Please try and look at this from the rescue person's point of view. She probably gets calls all the time from people telling her about this great dog or that great dog that is sitting in a shelter and since she is involved in rescue, then she needs to go and save it.

It would be great if it truely was that simple, but coming from someone that is also involved in rescue IT IS NOT. It gets really old spending half the day on the phone with people that think they are helping, but don't want to really do anything to help. Sorry, I don't mean anything against you, but I am just trying to put things in perspective for you.

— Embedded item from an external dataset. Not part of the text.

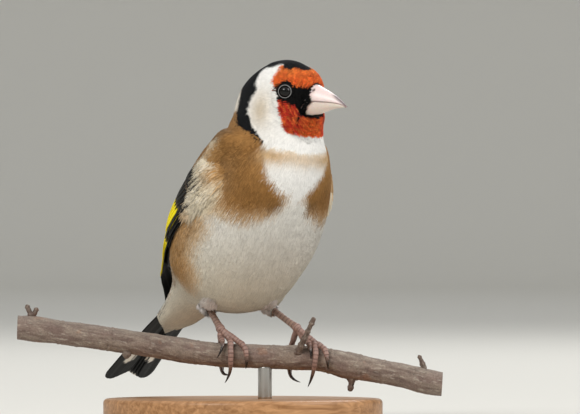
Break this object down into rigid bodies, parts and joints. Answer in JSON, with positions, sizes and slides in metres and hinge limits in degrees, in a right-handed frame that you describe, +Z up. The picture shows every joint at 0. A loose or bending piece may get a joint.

If you really want to help, call her or even better email her and ask her if there are specific things she does when evaluating a dog. Hopefully, she will give you some ideas about what she looks for when evaluating a dog for her rescue. Then go to the shelter and evaluate the dog and let her know what you find out.


----------



## middleofnowhere (Dec 20, 2000)

Also, if you have ever worked in a "public" sort of job or a volunteer organization, you can relate to everyone wanting you to solve a problem they have seen. So few people call up and ask "What can I do to help you?"


----------



## RebelGSD (Mar 20, 2008)

I agree with the previous two posters. To somebody actually "doing" it, this may be one of the hundreds of phone calls or e-mails she gets about dogs that are to die and for whom she does not have the space or resources. It is hard to be happy and cheerful while being directly involved into making decisions about life and death. 

It never happens that someone calls and says that they want to help by fostering that dog or paying for the vet bills, etc.


----------



## bookjunky4life (Sep 11, 2008)

I guess the answer then is that I cannot be involved in rescue. I cannot foster and cannot give money. I'll just tell her to forget about it.


----------



## middleofnowhere (Dec 20, 2000)

> Originally Posted By: bookjunky4lifeI guess the answer then is that I cannot be involved in rescue. I cannot foster and cannot give money. I'll just tell her to forget about it.


another option would be to ASK the person what she could use some help with besides money & fostering. ... Your choice.


----------



## Lauri & The Gang (Jun 28, 2001)

> Originally Posted By: bookjunky4lifeI cannot foster and cannot give money. I'll just tell her to forget about it.


There's a heck of alot more to helping a rescue than just $$ or fostering.

Are you web handy? Maybe they need help with their website.
Are you outgoing and good with people? Maybe they need help at an adoption event.
Do you have internet access? Maybe they need someone to help them go through emails.

There are many IL people on this board and, if any of them are close, I'm sure they would be willing to help you do an eval.


----------



## Lauri & The Gang (Jun 28, 2001)

> Originally Posted By: bookjunky4lifeI've been wanting to get into rescuing dogs (at least locally) but can't spend much money doing it. The AC does not know who I am. What do I say to them to find out if they are rescue friendly and if I can test the dog?


Call the Ac (or better yet go in there) and ask them if they work with rescue groups. Tell them that you volunteered to do an evaluation on the dog for a local group.

Some ACs are all for getting help. Some are not. But you won't know till you ask.


----------